If he’s not careful, USF men’s soccer coach George Kiefer just might supplant Uncle Sam as the best recruiter in the country.
Entering his third year helming the team, Kiefer has officially closed the books on one of the best recruiting classes in the nation for the second consecutive year.
“Last year’s class was ranked 10th in the country,” Kiefer said. “And this year, the class we have is well-balanced, including two of the better kids in the United States and also some kids that have some international experience as well.”
Those two of the better kids in the country are Rodrigo Hidalgo and Christian Jimenez, both members of the Under-20 and Under-18 U.S. National teams as well as Olympic development programs.
Hidalgo has led his teams to Florida state championships. Jimenez’s resume reads about the same as Hidalgo’s, except for the part about Jimenez training under Bruce Arena and the U.S. national squad.
The question is, will it be hard to keep these shooting stars on the bench if any dark clouds begin to form around the already-established starting 11?
“I always say that I’d much rather have experienced players that have gone through an entire college soccer season and know what it’s all about,” Kiefer said. “But, in saying that, these guys are very talented. If a freshman comes in and he deserves to start, he’ll start. Both play positions where we have some older veterans, so it’s going to be tough for them.”
Kiefer also stretched his recruiting tentacles overseas, nabbing midfielder Simon Schoendorf (Germany), defender Mitchum Ford (South Africa), midfielder Lloyd Hughes (South Africa) and keeper Freddy Hall (Bermuda).
Apparently, not only do they play better “football” over there; they grow them older, too.
“Simon is a good central-midfielder and we think he’ll help us a lot there,” Kiefer said. “And the two from South Africa are a little bit older, so they’ll give us more experience as 20-year-old freshmen as opposed to 17- and 18-year-old freshmen. We’re excited to have them all.”
These new recruits mark a revival for a coach and team looking to rebound from a 2003-04 season that started out with high hopes, but was shattered by a streak that saw the Bulls win just three out of nine games and eliminated from the first round of the Conference USA tourney.
“I’m always disappointed when we don’t get to the NCAA tournament,” Kiefer said. “The players were down about it also. The one positive from it is that we won some tough games in order to get to the tournament.”
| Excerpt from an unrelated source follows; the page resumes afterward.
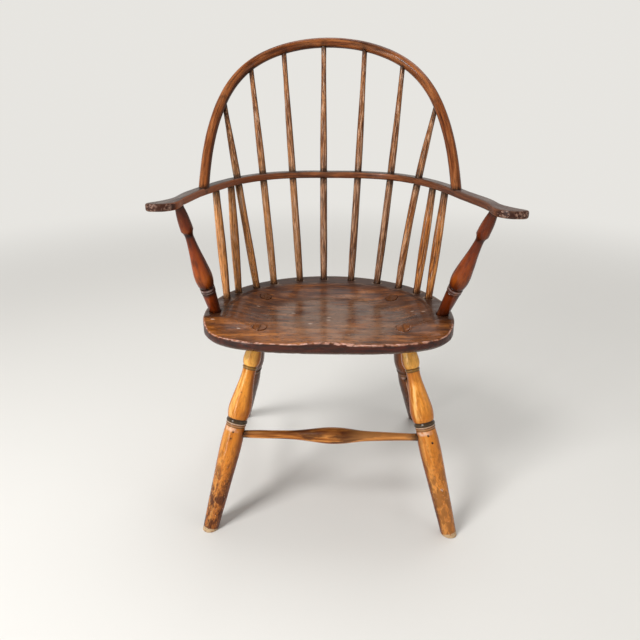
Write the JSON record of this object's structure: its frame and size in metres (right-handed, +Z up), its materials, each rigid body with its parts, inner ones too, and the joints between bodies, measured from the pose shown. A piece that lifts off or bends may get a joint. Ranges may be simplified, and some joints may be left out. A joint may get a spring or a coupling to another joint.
{
  "type": "windsor chair",
  "caption": "Bow-back armchair with a carved saddle seat, bent arm rail, shaved back spindles and splayed turned legs joined by stretchers.",
  "frame": {"origin": "on the floor under the middle of the chair's overall width and depth", "axes": "+Z up, -Y the way the chair faces, +X towards the sitter's left"},
  "size_m": [0.686, 0.5163, 0.977],
  "materials": {
    "seat_wood": "old wax polish, semi-gloss",
    "bent_wood": "old wax polish, satin",
    "spindle_wood": "old wax polish, satin",
    "post_wood": "old varnish, gloss",
    "leg_wood": "worn varnish, semi-gloss",
    "wedge_wood": "old wax polish, satin",
    "stretcher_wood": "worn varnish, satin"
  },
  "bodies": {
    "root": {"seat": "seat_wood", "arm_rail": "bent_wood", "back_bow": "bent_wood", "long_spindle_1": "spindle_wood", "long_spindle_2": "spindle_wood", "long_spindle_3": "spindle_wood", "long_spindle_4": "spindle_wood", "long_spindle_5": "spindle_wood", "long_spindle_6": "spindle_wood", "long_spindle_7": "spindle_wood", "short_spindle_1": "spindle_wood", "short_spindle_2": "spindle_wood", "short_spindle_3": "spindle_wood", "short_spindle_4": "spindle_wood", "arm_post_right": "post_wood", "arm_post_left": "post_wood", "front_leg_right": "leg_wood", "front_leg_left": "leg_wood", "rear_leg_right": "leg_wood", "rear_leg_left": "leg_wood", "front_wedge_right": "wedge_wood", "front_wedge_left": "wedge_wood", "rear_wedge_right": "wedge_wood", "rear_wedge_left": "wedge_wood", "front_stretcher": "stretcher_wood", "side_stretcher_right": "stretcher_wood", "side_stretcher_left": "stretcher_wood"}
  },
  "joints": []
}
The ups and downs of last season have started to simmer into something, though, that championships are built on: teamwork.
With two stellar recruiting classes now poised to mix with the already-experienced starters, Kiefer is beginning to realize a special season may be looming on the horizon.
“I’m really happy about how well the team is coming together,” Kiefer said. “Guys are working for each other. It takes time to build a family, and I’m starting to see that happen.”